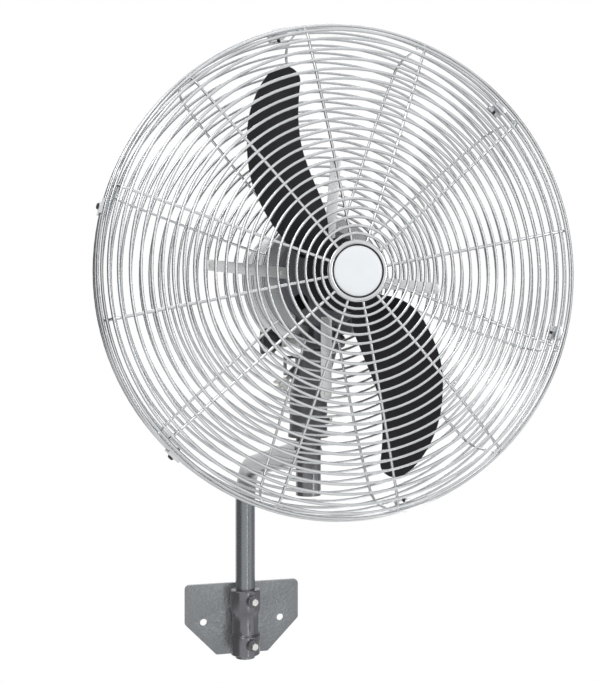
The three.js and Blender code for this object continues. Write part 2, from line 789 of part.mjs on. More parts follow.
function blade() {
  const across = 5;
  const loops = bladeStations.map(([radius, from, to, lead]) => {
    const spread = Math.min(1, Math.max(0, (radius - 68) / 40));
    const base = THREE.MathUtils.lerp(bladeSeat, bladeConcaveEdge, spread);
    const point = (i, side) => {
      const share = i / (across - 1);
      const angle = radians(THREE.MathUtils.lerp(from, to, share));
      const camber = 4 * bladeCamber * spread * share * (1 - share);
      return new THREE.Vector3(radius * Math.cos(angle),
        base - lead * share + camber + side * bladeThickness / 2, radius * Math.sin(angle));
    };
    const front = Array.from({ length: across }, (_, i) => point(i, -1));
    const back = Array.from({ length: across }, (_, i) => point(across - 1 - i, 1));
    return [...front, ...back];
  });
  return loft(loops);
}

function buildWheel() {
  add(fanGroup, 'blade_hub', turned([
    [shaftRadius + clearance, hubBossFront],
    [hubBossRadius, hubBossFront],
    [hubBossRadius, hubFace],
    [hubRadius, hubFace],
    [hubRadius, hubFace + hubThickness],
    [hubBossRadius + 3, hubFace + hubThickness],
    [hubBossRadius, hubFace + hubThickness + 5],
    [hubBossRadius, hubBossBack],
    [shaftRadius + clearance, hubBossBack],
  ], fineSides), finishes.bladeCharcoal);
  add(fanGroup, 'blade_upper', blade(), finishes.bladeCharcoal);
  add(fanGroup, 'blade_lower', blade().rotateY(Math.PI), finishes.bladeCharcoal);
  const nutBack = hubBossFront - clearance;
  add(fanGroup, 'hub_nut', cut(
    bar([0, nutBack - hubNutHeight, 0], [0, nutBack, 0], 15, 6),
    bar([0, nutBack - 30, 0], [0, nutBack + 5, 0], shaftRadius + clearance, roundSides),
  ), finishes.zinc);
  const shaftEnd = rearBearing + bearingWidth - 0.5;
  add(fanGroup, 'motor_shaft', turned([
    [0, shaftFront],
    [shaftRadius - 1.5, shaftFront],
    [shaftRadius, shaftFront + 1.5],
    [shaftRadius, shaftEnd],
    [0, shaftEnd],
  ]), finishes.zinc);
  add(fanGroup, 'rotor_core', ring(shaftRadius + clearance, coreBoreRadius - airGap, coreStart, coreEnd,
    fineSides), finishes.laminations);
}

// ---------------------------------------------------------------- wire guard
// One half of the guard as a single welded lattice. Each ring is [radius, along]; ribs cross every ring.
function lattice(rings) {
  const half = wire / 2;
  const lines = rings.flatMap(([radius, along], i) => {
    const before = rings[Math.max(0, i - 1)];
    const after = rings[Math.min(rings.length - 1, i + 1)];
    const tangent = new THREE.Vector2(after[0] - before[0], after[1] - before[1]).normalize();
    const normal = new THREE.Vector2(-tangent.y, tangent.x);
    const centre = new THREE.Vector2(radius, along);
    return [-half, half].map((offset) => [-half, half].map((lift) => centre.clone()
      .addScaledVector(tangent, offset).addScaledVector(normal, lift)));
  });
  const columnCount = 3 * ribCount;
  const positions = [];
  for (const pair of lines) {
    for (let column = 0; column < columnCount; column += 1) {
      const rib = Math.floor(column / 3);
      const place = column % 3;
      for (const { x: radius, y: along } of pair) {
        const ribEdge = Math.asin(half / radius);
        const middle = Math.PI / ribCount;
        const angle = radians(ribStart) + 2 * Math.PI * rib / ribCount
          + [-ribEdge, ribEdge, middle][place];
        positions.push(radius * Math.cos(angle), along, radius * Math.sin(angle));
      }
    }
  }
  const vertex = (line, column, side) => 2 * (line * columnCount + column % columnCount) + side;
  const index = [];
  const quad = (a, b, c, d) => index.push(a, b, c, a, c, d);
  for (let line = 0; line < lines.length; line += 1) {
    const onRing = line % 2 === 0;
    const opensOut = !onRing;
    for (let column = 0; column < columnCount; column += 1) {
      const isRib = column % 3 === 0;
      const next = column + 1;
      const last = line === lines.length - 1;
      if (!last && (onRing || isRib)) {
        quad(vertex(line, column, 0), vertex(line, next, 0),
          vertex(line + 1, next, 0), vertex(line + 1, column, 0));
        quad(vertex(line, column, 1), vertex(line + 1, column, 1),
          vertex(line + 1, next, 1), vertex(line, next, 1));
      }
      if (!last && !onRing && isRib) {
        quad(vertex(line, column, 0), vertex(line + 1, column, 0),
          vertex(line + 1, column, 1), vertex(line, column, 1));
        quad(vertex(line, next, 0), vertex(line, next, 1),
          vertex(line + 1, next, 1), vertex(line + 1, next, 0));
      }
      const edge = line === 0 || last;
      if (edge || !isRib) {
        const [near, far] = opensOut ? [0, 1] : [1, 0];
        quad(vertex(line, column, near), vertex(line, next, near),
          vertex(line, next, far), vertex(line, column, far));
      }
    }
  }
  const geometry = new THREE.BufferGeometry();
  geometry.setAttribute('position', new THREE.Float32BufferAttribute(positions, 3));
  geometry.setIndex(index);
  return cleaned(geometry);
}

function ringRadii(first) {
  const count = Math.floor((shoulderRadius - 14 - first) / ringSpacing) + 1;
  return Array.from({ length: count }, (_, i) => first + ringSpacing * i);
}

// The front is a shallow dome, the rear flat as far as the straps and then dished.
function frontAlong(radius) {
  const share = radius / 300;
  return -frontCrown + 12.2 * share ** 2 + 0.9 * share ** 6;
}

function rearAlong(radius) {
  const share = Math.max(0, radius - rearFlatRadius) / 130;
  return rearPlane - 14 * share ** 2;
}

// From the shoulder the wires turn over to the belt.
function shoulder(alongAtShoulder, direction) {
  const belt = direction * beltHalfWidth;
  const drop = alongAtShoulder - belt;
  const rim = guardRadius - wireCorner;
  return [
    [shoulderRadius + 0.3 * (rim - shoulderRadius), belt + drop * 0.87],
    [shoulderRadius + 0.8 * (rim - shoulderRadius), belt + drop * 0.5],
    [rim, belt],
  ];
}

function buildGuards() {
  const frontRadii = [frontInnerRing, ...ringRadii(rearInnerRing - ringSpacing / 3)];
  const front = frontRadii.map((radius) => [radius, frontAlong(radius)]);
  front.push(...shoulder(frontAlong(shoulderRadius), -1));
  add(fanGroup, 'front_guard', lattice(front), finishes.chrome);
  const rear = ringRadii(rearInnerRing).map((radius) => [radius, rearAlong(radius)]);
  rear.push(...shoulder(rearAlong(shoulderRadius), 1));
  add(fanGroup, 'rear_guard', lattice(rear), finishes.chrome);
}

function buildClips() {
  const plateIn = guardRadius + clearance;
  const wallIn = beltHalfWidth + wireCorner + clearance;
  const wallOut = wallIn + clipPlate;
  const foot = plateIn - clipDepth;
  const outline = [
    [foot, -wallOut], [plateIn + clipPlate, -wallOut], [plateIn + clipPlate, wallOut],
    [foot, wallOut], [foot, wallIn], [plateIn, wallIn],
    [plateIn, clipBlockHalf], [foot, clipBlockHalf], [foot, -clipBlockHalf],
    [plateIn, -clipBlockHalf], [plateIn, -wallIn], [foot, -wallIn],
  ];
  const shape = new THREE.Shape(outline.map(([radius, along]) => new THREE.Vector2(radius, along)));
  const clip = extruded(shape, clipWidth).translate(0, 0, -clipWidth / 2);
  const hole = bar([foot - 5, 0, 0], [plateIn + 10, 0, 0], clipScrewRadius + clearance);
  const body = cut(clip, hole);
  const head = plateIn + clipPlate + clearance;
  const screw = join(
    bar([head, 0, 0], [head + 3.5, 0, 0], 5, smallSides, 4),
    bar([foot - 4, 0, 0], [head + 2, 0, 0], clipScrewRadius),
  );
  for (let i = 0; i < clipCount; i += 1) {
    const turn = -radians(clipStart + 360 * i / clipCount);
    add(fanGroup, `guard_clip_${i + 1}`, body.clone().rotateY(turn), finishes.chrome);
    add(fanGroup, `clip_screw_${i + 1}`, screw.clone().rotateY(turn), finishes.blackPlastic);
  }
}

function buildCap() {
  const wireBack = frontAlong(frontInnerRing) + wire / 2;
  const plateFront = wireBack + clearance;
  add(fanGroup, 'cap_plate', turned([
    [0, plateFront],
    [capPlateRadius, plateFront],
    [capPlateRadius, plateFront + capPlateThickness],
    [0, plateFront + capPlateThickness],
  ], fineSides), finishes.chrome);
  const capBack = plateFront - clearance;
  add(fanGroup, 'front_cap', turned([
    [0, capBack - capHeight],
    [capRadius - 8, capBack - capHeight],
    [capRadius - 2, capBack - capHeight + 1.5],
    [capRadius, capBack - capHeight + 4],
    [capRadius, capBack],
    [0, capBack],
  ], fineSides), finishes.capWhite);
}

// ---------------------------------------------------------------- guard spider
function strapShape() {
  const half = strapWidth / 2;
  const inner = spiderHole + 4;
  return new THREE.Shape([
    new THREE.Vector2(inner, -half),
    ...arcPoints(strapReach - half, 0, half, -90, 90, 8),
    new THREE.Vector2(inner, half),
  ]);
}

function buildSpider() {
  const back = bellFace - clearance;
  const front = back - strapThickness;
  const centre = ring(spiderHole, spiderRing, front, back, fineSides);
  const straps = strapAngles.map(
    (angle) => flat(strapShape(), front, strapThickness).rotateY(-radians(angle)));
  const clampPlaces = places(strapClampCircle, strapAngles);
  add(fanGroup, 'guard_spider', cut(join(centre, ...straps),
    ...through([...spiderScrewPlaces, ...clampPlaces], spiderScrewRadius + clearance, front,
      strapThickness),
    ...through(ventPlaces, ventRadius, front, strapThickness)), finishes.strapGrey);
  const forward = new THREE.Vector3(0, -1, 0);
  spiderScrewPlaces.forEach(([x, z], i) => {
    add(fanGroup, `spider_screw_${i + 1}`, bolt([x, front - clearance, z], forward, 5, 3.5,
      spiderScrewRadius, strapThickness + 8), finishes.zinc);
  });
  const washerFront = rearPlane + wire / 2 + clearance;
  clampPlaces.forEach(([x, z], i) => {
    add(fanGroup, `strap_clamp_${i + 1}`, join(
      bar([x, front - clearance - 3.5, z], [x, front - clearance, z], 5, 6),
      bar([x, front - clearance - 2, z], [x, washerFront + 1, z], spiderScrewRadius),
      bar([x, washerFront, z], [x, washerFront + 2, z], clampWasherRadius, roundSides),
    ), finishes.zinc);
  });
}

buildWallBracket();
buildArm();
buildCollar();
buildNeck();
buildTiltJoint();
buildPanLock();
buildMotor();
buildWheel();
buildGuards();
buildClips();
buildCap();
buildSpider();

const fan = new THREE.Group();
fan.add(wallGroup, fanGroup);
export default fan;
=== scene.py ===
"""Looks of an industrial wall fan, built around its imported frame.

The frame holds the real sizes, the bodies and the joints. Each class here models one sub-assembly
in millimetres, gives its pieces their finishes and puts them in place of the plain nodes that they
stand for.
"""
import logging
from dataclasses import dataclass, field
from enum import Enum
from functools import lru_cache
from math import copysign, cos, pi, radians, sin, sqrt, tan
from typing import Any, Sequence

import bpy
from mathutils import Matrix, Vector


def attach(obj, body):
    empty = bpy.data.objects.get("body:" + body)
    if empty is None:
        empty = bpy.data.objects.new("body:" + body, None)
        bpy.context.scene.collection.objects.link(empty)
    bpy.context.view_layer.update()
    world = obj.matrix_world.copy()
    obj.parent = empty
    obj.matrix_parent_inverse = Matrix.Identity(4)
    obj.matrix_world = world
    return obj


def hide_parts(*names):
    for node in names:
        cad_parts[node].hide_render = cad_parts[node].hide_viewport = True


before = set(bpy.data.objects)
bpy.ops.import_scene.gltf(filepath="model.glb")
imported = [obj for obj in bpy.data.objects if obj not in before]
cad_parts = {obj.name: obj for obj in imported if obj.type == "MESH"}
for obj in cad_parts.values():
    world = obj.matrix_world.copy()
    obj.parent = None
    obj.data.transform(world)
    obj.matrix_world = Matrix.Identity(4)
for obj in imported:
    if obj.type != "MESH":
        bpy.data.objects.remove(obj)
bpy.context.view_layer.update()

LOG = logging.getLogger("wall_fan")
MILLIMETRE = 0.001
FULL_TURN = 2 * pi
WALL_BASE = Vector((0, 0, 0))
FAN_BASE = Vector((0, -0.760, 0.732))
CLEARANCE = 0.3
DOUBLES = 0.005
WASHER = 1.6
WHITE = (1, 1, 1, 1)
COLUMN_BACK = 196
TILT_BACK = 116
TILT_DROP = 104
VENT_CIRCLE = 58
VENT_RADIUS = 13
VENT_ANGLES = (43, 131, 223, 313)
Point = Sequence[float]
Piece = bpy.types.Object


class Axis(Enum):
    """An axis that a profile is turned about."""

    X = (1, 0, 0)
    Y = (0, 1, 0)
    Z = (0, 0, 1)

    def spot(self, radius: float, along: float) -> Vector:
        """The point of a profile at a radius from this axis and a distance along it."""
        return {
            Axis.X: Vector((along, radius, 0)),
            Axis.Y: Vector((radius, along, 0)),
            Axis.Z: Vector((radius, 0, along)),
        }[self]


class Body(Enum):
    """The moving bodies of the frame."""

    BRACKET = "bracket"
    ARM = "arm"
    NECK = "neck"
    TILT_KNOB = "tilt_knob"
    PAN_LOCK = "pan_lock"
    HEAD = "head"
    ROTOR = "rotor"


class Side(Enum):
    """The two halves of the guard, with the way each one faces along the fan's axis."""

    FRONT = -1
    REAR = 1


# ---------------------------------------------------------------------------- shader graphs
class Field:
    """A value that varies over a surface, used in ordinary arithmetic."""

    def __init__(self, graph: "Graph", socket: Any) -> None:
        """Keeps the socket that gives the value and the graph it belongs to."""
        self.graph = graph
        self.socket = socket

    def _with(self, operation: str, first: Any, second: Any) -> "Field":
        """A Math node on two values."""
        return self.graph.node("ShaderNodeMath", {"operation": operation}, {0: first, 1: second})

    def __add__(self, other: Any) -> "Field":
        """This value plus another."""
        return self._with("ADD", self, other)

    def __sub__(self, other: Any) -> "Field":
        """This value less another."""
        return self._with("SUBTRACT", self, other)

    def __rsub__(self, other: Any) -> "Field":
        """Another value less this one."""
        return self._with("SUBTRACT", other, self)

    def __mul__(self, other: Any) -> "Field":
        """This value times another."""
        return self._with("MULTIPLY", self, other)

    __radd__ = __add__
    __rmul__ = __mul__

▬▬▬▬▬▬

## Your instructions:
Transcribe precisely the lines between the one that contains "imported = [obj" and the one that contains "two halves of", counting those two lines as part of the range.

## Response:
imported = [obj for obj in bpy.data.objects if obj not in before]
cad_parts = {obj.name: obj for obj in imported if obj.type == "MESH"}
for obj in cad_parts.values():
    world = obj.matrix_world.copy()
    obj.parent = None
    obj.data.transform(world)
    obj.matrix_world = Matrix.Identity(4)
for obj in imported:
    if obj.type != "MESH":
        bpy.data.objects.remove(obj)
bpy.context.view_layer.update()

LOG = logging.getLogger("wall_fan")
MILLIMETRE = 0.001
FULL_TURN = 2 * pi
WALL_BASE = Vector((0, 0, 0))
FAN_BASE = Vector((0, -0.760, 0.732))
CLEARANCE = 0.3
DOUBLES = 0.005
WASHER = 1.6
WHITE = (1, 1, 1, 1)
COLUMN_BACK = 196
TILT_BACK = 116
TILT_DROP = 104
VENT_CIRCLE = 58
VENT_RADIUS = 13
VENT_ANGLES = (43, 131, 223, 313)
Point = Sequence[float]
Piece = bpy.types.Object


class Axis(Enum):
    """An axis that a profile is turned about."""

    X = (1, 0, 0)
    Y = (0, 1, 0)
    Z = (0, 0, 1)

    def spot(self, radius: float, along: float) -> Vector:
        """The point of a profile at a radius from this axis and a distance along it."""
        return {
            Axis.X: Vector((along, radius, 0)),
            Axis.Y: Vector((radius, along, 0)),
            Axis.Z: Vector((radius, 0, along)),
        }[self]


class Body(Enum):
    """The moving bodies of the frame."""

    BRACKET = "bracket"
    ARM = "arm"
    NECK = "neck"
    TILT_KNOB = "tilt_knob"
    PAN_LOCK = "pan_lock"
    HEAD = "head"
    ROTOR = "rotor"


class Side(Enum):
    """The two halves of the guard, with the way each one faces along the fan's axis."""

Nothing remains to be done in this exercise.